At this point (or maybe a few more cycles), you will know whether Facebook has a model of Empathy Gaining user behavior. If it turns out that you do have a successful model, of course the next thing to do would be to expose Empathy Losing and Empathy Neutral users to the common elements in the Empathy Gaining cohort that were not in the other two cohorts.
But now at this point you are in a place where the regression cycle is very long. Is it too long? Only you will know. How amazing would it be to find out that there’s a model of short-term empathy training that is only a week or two long? People use Facebook for hours a day, way more than they would ever attend empathy training classes. This seems to me to be an amazing opportunity. Why wouldn’t you try to find out whether there’s something to this theory?
One reason might be a risk to revenue models. Here I’d encourage you too see what Matt Cutts said to Tim O’Reilly about Google’s decision to reduce the prominence of content farms in search results, even though that meant losing revenue:
Google took a big enough revenue hit via some partners that Google actually needed to disclose Panda as a material impact on an earnings call. But I believe it was the right decision to launch Panda, both for the long-term trust of our users and for a better ecosystem for publishers.
I understand this mindset personally because I was there too. At the same time Matt was dealing with Google’s organic search results, I was dealing with bad actors in Google’s ads systems. So I was even more directly in the business of losing revenue – every time we found bad ads, Google lost money. Nevertheless, we had the support of the entire organization in reducing bad ads, because we knew that allowing our system to be a toxic cesspool was bad for business in the long run, even if there were short-term benefits. In fact, we knew that killing bad ads would be great for business in the longer run.

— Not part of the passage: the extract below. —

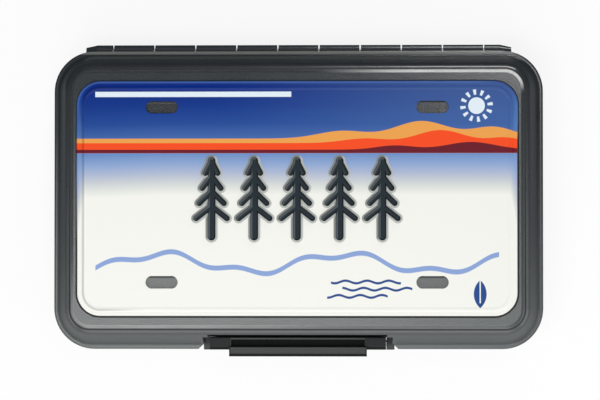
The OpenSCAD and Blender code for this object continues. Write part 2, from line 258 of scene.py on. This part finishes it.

News Feed product managers, I’m not writing this from a position of blaming you. I was in a situation very much like yours and I know it’s hard. I can also tell you, it feels really really good to solve this type of problem. I am convinced that an empathy-fostering Facebook would create enormous business opportunities far exceeding your current path. It is also entirely consistent with the company mission of making the world more open and connected. You can make a great product, advance your company’s mission, and do great good in the world all at the same time. You are so fortunate to be in the position you’re in, and I hope you make the best of it.